Written exercise: Check each line below for the word "continues", and copy those that have it.

Records from a dataset:
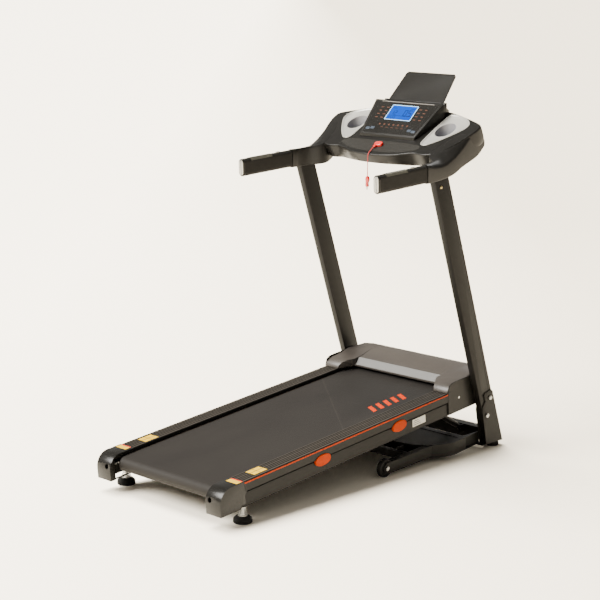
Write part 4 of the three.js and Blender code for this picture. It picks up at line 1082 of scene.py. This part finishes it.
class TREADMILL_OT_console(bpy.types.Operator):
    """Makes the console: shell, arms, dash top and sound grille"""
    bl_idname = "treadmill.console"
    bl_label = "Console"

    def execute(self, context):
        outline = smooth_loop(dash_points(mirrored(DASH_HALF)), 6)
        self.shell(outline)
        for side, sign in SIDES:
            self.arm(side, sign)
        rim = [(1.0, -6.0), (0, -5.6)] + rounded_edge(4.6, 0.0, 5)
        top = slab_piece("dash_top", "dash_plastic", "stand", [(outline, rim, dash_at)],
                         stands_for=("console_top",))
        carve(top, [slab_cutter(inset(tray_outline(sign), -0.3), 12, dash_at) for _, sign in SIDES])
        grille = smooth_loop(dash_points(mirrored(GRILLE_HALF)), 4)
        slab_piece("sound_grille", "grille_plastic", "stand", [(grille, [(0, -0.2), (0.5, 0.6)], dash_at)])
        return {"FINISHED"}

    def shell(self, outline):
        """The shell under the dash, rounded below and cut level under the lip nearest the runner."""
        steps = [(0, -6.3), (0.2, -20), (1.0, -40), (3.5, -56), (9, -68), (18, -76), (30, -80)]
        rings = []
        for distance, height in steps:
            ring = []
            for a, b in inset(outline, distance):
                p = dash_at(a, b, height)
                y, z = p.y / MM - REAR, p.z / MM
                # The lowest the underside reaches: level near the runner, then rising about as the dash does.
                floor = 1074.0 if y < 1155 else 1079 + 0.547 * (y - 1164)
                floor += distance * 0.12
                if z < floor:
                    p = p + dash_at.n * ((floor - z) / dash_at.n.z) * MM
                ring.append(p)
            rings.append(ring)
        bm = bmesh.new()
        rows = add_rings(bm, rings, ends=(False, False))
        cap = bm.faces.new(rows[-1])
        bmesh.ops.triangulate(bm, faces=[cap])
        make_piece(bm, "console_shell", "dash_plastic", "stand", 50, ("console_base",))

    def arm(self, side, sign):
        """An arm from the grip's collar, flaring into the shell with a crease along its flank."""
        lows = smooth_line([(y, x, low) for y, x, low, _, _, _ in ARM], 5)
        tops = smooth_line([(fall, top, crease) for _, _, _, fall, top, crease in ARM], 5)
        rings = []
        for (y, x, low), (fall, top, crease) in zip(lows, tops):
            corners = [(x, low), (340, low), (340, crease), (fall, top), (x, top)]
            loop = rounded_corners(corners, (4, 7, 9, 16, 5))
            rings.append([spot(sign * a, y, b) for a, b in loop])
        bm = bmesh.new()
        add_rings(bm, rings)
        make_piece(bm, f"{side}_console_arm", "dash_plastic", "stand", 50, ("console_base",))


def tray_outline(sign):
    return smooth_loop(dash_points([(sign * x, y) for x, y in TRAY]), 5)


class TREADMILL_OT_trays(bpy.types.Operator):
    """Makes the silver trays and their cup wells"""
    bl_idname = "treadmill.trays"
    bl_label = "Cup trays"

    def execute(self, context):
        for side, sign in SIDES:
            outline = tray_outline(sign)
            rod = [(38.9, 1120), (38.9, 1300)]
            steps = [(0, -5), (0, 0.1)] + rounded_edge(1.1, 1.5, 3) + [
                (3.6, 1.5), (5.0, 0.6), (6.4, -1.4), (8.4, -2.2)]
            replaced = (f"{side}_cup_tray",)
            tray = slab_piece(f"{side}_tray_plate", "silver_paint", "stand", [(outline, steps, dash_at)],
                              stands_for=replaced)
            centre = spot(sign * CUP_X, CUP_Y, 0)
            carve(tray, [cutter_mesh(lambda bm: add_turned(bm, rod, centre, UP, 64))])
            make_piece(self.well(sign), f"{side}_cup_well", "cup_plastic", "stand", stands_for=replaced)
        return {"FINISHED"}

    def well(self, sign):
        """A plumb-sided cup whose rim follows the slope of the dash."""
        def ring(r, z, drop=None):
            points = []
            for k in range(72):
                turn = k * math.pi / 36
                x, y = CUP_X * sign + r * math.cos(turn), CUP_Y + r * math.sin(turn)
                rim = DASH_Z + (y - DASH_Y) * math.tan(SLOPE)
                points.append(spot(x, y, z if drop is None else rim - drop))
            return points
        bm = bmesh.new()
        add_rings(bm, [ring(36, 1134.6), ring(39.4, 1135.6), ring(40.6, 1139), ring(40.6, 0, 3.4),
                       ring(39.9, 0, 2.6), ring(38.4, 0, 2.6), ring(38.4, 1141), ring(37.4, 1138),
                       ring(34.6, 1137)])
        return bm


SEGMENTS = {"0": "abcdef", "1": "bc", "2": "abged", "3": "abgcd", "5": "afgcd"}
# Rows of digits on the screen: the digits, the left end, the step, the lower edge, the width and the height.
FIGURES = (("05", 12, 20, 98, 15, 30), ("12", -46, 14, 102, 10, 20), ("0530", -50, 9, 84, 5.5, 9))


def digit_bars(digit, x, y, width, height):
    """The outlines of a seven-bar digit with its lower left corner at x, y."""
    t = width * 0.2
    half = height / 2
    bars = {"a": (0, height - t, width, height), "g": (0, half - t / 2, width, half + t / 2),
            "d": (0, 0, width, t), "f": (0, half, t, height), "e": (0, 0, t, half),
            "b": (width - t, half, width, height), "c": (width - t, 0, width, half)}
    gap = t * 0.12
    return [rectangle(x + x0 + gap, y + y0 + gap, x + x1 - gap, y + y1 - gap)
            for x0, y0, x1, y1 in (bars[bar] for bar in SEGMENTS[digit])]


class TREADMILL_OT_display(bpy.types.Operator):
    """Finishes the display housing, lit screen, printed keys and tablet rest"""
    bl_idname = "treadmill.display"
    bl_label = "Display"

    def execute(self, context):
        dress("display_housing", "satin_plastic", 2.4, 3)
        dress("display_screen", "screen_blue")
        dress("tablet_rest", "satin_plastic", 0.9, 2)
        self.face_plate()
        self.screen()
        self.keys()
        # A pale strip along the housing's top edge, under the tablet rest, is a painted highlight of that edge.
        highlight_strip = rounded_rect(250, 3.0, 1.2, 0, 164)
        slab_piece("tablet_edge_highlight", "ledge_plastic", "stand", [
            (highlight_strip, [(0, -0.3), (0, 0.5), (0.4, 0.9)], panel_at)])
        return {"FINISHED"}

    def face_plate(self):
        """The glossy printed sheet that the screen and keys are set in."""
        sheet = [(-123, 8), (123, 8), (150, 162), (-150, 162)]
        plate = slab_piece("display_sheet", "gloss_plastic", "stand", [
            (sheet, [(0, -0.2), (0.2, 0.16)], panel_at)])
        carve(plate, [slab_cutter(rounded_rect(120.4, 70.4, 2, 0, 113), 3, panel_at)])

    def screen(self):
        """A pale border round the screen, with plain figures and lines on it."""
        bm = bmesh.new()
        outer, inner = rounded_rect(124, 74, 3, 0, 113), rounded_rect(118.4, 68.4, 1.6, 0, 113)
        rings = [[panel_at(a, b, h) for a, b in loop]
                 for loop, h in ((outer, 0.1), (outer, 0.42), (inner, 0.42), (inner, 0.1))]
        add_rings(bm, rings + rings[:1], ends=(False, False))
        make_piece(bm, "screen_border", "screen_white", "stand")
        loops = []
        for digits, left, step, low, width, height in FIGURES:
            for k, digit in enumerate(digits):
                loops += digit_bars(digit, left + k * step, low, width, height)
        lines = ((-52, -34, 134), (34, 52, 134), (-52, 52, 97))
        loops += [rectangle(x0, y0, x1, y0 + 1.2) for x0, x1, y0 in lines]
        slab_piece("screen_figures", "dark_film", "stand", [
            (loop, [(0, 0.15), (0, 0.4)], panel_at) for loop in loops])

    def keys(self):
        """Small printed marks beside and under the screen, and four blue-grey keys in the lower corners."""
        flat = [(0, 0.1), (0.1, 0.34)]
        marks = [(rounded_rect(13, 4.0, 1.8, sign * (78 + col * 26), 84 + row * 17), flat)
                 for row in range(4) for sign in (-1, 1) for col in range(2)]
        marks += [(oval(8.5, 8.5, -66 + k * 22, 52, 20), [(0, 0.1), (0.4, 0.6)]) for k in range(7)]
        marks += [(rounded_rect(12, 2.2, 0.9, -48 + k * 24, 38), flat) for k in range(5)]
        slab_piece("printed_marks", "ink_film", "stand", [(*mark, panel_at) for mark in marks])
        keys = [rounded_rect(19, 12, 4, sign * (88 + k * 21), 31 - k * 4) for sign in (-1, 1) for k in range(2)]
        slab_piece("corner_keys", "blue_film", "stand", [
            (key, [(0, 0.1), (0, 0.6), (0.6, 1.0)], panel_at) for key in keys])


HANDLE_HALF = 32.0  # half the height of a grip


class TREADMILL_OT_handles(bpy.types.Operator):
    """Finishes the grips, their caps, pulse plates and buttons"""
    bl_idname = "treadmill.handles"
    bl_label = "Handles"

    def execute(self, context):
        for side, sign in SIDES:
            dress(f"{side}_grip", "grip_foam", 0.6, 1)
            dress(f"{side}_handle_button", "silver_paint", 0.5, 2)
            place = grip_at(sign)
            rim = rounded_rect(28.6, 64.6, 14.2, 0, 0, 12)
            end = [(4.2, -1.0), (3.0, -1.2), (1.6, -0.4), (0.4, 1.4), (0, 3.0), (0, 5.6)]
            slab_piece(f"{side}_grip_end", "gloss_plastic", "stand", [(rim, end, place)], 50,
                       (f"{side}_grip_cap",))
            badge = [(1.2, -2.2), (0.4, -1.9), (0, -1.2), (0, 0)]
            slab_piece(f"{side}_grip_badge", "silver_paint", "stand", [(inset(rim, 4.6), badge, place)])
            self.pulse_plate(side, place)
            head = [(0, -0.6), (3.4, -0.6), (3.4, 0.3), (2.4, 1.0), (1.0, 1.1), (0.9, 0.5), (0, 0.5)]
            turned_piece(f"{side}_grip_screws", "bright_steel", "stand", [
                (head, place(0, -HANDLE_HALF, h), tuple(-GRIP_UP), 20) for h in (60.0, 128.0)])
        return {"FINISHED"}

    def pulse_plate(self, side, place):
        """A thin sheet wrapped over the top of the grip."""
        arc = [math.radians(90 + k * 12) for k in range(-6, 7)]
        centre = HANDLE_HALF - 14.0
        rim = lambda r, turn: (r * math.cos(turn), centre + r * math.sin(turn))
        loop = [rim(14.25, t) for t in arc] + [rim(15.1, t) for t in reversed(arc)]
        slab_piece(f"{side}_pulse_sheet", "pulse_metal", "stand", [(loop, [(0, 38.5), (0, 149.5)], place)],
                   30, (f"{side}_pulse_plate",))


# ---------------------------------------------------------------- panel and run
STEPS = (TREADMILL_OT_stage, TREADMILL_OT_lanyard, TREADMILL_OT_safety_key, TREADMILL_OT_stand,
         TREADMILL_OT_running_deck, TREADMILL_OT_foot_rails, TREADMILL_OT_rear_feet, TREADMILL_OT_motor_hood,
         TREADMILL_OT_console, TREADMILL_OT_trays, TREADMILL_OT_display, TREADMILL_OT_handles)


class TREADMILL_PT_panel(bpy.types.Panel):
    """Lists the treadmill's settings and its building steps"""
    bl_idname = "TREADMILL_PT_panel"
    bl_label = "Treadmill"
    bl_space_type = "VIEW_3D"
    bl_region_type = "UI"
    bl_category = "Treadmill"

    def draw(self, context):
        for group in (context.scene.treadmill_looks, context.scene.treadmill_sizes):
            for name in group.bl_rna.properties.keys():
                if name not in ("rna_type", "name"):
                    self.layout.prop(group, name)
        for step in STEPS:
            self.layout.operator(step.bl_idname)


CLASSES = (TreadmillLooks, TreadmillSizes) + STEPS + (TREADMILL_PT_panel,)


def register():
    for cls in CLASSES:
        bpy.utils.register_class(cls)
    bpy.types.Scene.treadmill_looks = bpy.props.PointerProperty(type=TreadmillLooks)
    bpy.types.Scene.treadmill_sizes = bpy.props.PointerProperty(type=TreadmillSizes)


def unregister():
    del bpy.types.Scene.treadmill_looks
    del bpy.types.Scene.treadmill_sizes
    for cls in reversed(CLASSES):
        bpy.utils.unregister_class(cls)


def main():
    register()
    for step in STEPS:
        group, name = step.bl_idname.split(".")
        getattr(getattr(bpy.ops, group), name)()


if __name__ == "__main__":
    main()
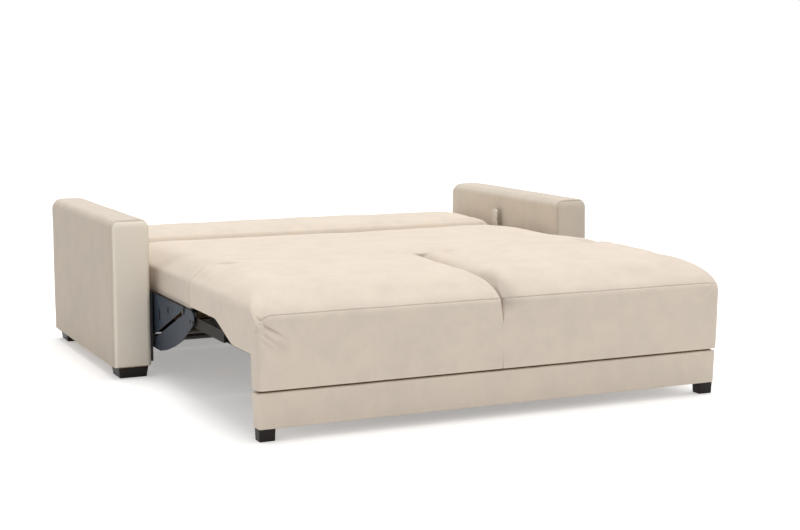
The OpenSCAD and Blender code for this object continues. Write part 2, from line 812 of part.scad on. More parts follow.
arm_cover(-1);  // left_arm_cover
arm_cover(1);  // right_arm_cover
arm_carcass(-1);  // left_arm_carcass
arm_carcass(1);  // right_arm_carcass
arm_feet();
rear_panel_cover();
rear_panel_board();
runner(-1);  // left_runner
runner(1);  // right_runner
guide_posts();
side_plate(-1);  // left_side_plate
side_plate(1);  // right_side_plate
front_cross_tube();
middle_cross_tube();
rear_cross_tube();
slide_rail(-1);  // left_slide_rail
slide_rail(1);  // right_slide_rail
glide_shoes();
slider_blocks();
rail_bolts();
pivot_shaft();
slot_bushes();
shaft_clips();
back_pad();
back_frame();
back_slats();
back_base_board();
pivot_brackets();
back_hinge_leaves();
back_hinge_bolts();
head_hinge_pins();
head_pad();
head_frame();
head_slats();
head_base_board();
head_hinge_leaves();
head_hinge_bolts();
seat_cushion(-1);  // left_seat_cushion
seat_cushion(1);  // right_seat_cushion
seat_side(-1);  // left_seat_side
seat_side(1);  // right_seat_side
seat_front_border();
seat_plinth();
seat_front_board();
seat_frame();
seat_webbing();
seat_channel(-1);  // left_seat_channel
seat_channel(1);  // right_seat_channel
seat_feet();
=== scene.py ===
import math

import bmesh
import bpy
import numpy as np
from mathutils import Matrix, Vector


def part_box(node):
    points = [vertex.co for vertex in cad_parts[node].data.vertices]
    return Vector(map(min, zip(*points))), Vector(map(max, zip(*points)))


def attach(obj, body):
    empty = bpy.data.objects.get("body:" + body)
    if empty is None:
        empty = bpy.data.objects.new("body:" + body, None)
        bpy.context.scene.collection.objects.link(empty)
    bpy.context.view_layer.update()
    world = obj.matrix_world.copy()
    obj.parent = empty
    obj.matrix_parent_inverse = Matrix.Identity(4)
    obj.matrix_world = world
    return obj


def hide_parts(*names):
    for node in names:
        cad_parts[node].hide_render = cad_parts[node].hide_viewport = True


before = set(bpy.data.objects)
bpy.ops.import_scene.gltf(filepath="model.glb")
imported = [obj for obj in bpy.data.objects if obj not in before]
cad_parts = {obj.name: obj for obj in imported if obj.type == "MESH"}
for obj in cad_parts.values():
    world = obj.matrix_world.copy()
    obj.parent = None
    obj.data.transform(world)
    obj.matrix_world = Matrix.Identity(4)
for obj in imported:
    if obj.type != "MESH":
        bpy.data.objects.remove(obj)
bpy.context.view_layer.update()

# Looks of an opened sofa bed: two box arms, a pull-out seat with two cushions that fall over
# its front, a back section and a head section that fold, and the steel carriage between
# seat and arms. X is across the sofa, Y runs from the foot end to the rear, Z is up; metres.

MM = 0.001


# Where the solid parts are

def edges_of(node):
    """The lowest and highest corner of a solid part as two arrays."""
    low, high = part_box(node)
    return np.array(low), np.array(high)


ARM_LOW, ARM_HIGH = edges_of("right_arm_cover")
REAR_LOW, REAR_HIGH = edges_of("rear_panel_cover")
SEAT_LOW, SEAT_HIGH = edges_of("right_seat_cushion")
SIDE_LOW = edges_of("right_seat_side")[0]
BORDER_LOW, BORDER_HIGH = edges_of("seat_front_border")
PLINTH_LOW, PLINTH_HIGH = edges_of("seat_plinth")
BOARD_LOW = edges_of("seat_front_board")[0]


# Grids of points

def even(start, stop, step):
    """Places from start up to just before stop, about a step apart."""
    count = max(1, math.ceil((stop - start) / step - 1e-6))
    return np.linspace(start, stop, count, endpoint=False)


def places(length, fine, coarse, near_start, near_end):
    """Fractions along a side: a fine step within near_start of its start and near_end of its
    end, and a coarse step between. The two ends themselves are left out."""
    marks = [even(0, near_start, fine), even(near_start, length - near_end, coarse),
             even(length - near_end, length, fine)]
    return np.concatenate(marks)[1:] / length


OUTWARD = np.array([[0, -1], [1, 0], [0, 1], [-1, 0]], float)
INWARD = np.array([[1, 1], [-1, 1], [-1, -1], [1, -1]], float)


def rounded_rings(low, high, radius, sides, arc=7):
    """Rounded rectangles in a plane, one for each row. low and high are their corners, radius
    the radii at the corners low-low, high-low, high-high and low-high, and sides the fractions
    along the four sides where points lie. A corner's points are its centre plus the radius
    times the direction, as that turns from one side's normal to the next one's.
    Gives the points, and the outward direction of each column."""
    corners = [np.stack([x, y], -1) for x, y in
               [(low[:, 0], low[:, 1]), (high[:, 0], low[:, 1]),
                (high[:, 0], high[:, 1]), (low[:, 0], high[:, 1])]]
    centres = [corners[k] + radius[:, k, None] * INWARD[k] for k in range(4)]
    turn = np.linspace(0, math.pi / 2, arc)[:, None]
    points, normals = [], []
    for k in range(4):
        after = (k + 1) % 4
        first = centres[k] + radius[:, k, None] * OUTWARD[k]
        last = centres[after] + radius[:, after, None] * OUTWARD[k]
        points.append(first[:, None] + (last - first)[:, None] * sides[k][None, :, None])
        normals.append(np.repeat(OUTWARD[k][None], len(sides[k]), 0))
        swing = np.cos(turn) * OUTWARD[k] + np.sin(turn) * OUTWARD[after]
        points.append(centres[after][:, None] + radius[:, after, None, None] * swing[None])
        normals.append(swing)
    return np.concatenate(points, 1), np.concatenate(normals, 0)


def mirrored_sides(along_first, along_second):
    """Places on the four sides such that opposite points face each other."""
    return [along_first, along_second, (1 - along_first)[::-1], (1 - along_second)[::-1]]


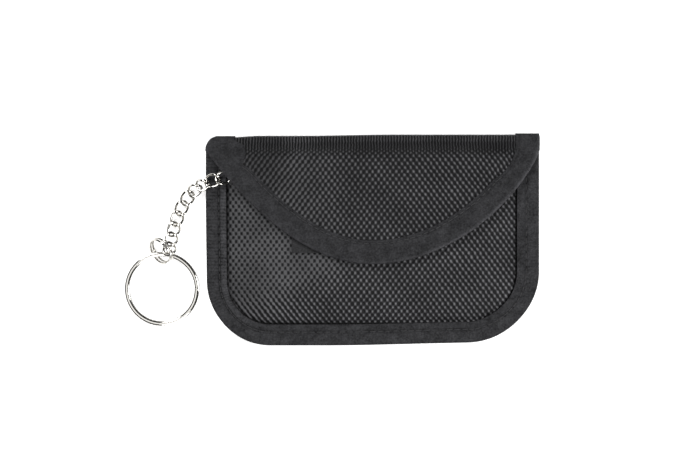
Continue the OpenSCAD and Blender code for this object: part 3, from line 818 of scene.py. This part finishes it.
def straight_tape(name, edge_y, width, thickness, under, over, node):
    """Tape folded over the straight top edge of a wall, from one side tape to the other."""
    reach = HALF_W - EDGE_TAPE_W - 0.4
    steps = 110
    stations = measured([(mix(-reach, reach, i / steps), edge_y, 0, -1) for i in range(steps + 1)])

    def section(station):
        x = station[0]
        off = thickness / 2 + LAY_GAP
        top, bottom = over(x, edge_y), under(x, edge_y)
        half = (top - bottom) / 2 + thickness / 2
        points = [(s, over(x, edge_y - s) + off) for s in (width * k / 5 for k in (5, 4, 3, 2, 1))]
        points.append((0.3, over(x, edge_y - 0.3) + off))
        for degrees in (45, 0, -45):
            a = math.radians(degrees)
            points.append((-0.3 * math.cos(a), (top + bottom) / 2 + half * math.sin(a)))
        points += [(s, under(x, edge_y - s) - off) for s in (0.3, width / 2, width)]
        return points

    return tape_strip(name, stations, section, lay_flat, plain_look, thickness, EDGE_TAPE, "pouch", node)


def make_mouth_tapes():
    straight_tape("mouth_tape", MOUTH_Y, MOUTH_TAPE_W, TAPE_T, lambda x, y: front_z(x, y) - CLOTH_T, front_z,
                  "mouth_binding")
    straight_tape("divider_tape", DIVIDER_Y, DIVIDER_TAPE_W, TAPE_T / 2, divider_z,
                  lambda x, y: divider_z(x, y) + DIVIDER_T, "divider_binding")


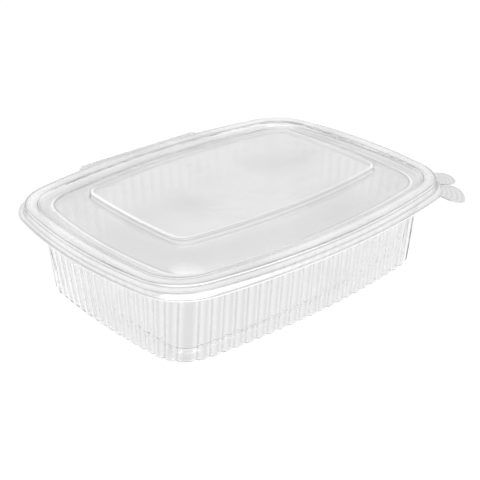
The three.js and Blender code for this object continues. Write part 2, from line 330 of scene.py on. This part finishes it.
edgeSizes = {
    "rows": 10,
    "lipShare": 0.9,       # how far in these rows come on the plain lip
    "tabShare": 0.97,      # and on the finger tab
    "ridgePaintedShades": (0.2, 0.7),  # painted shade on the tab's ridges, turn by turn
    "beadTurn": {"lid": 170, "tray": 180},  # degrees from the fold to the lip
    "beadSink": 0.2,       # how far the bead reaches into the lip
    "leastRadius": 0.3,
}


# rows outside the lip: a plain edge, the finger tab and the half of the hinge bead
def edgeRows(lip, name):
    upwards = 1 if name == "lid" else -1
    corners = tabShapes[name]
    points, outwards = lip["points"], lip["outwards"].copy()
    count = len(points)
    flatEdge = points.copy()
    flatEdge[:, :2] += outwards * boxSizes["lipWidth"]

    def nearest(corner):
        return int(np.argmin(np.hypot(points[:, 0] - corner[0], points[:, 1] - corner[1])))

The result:
The OpenSCAD and Blender code for this object continues. Write part 2, from line 812 of part.scad on. More parts follow.
The three.js and Blender code for this object continues. Write part 2, from line 330 of scene.py on. This part finishes it.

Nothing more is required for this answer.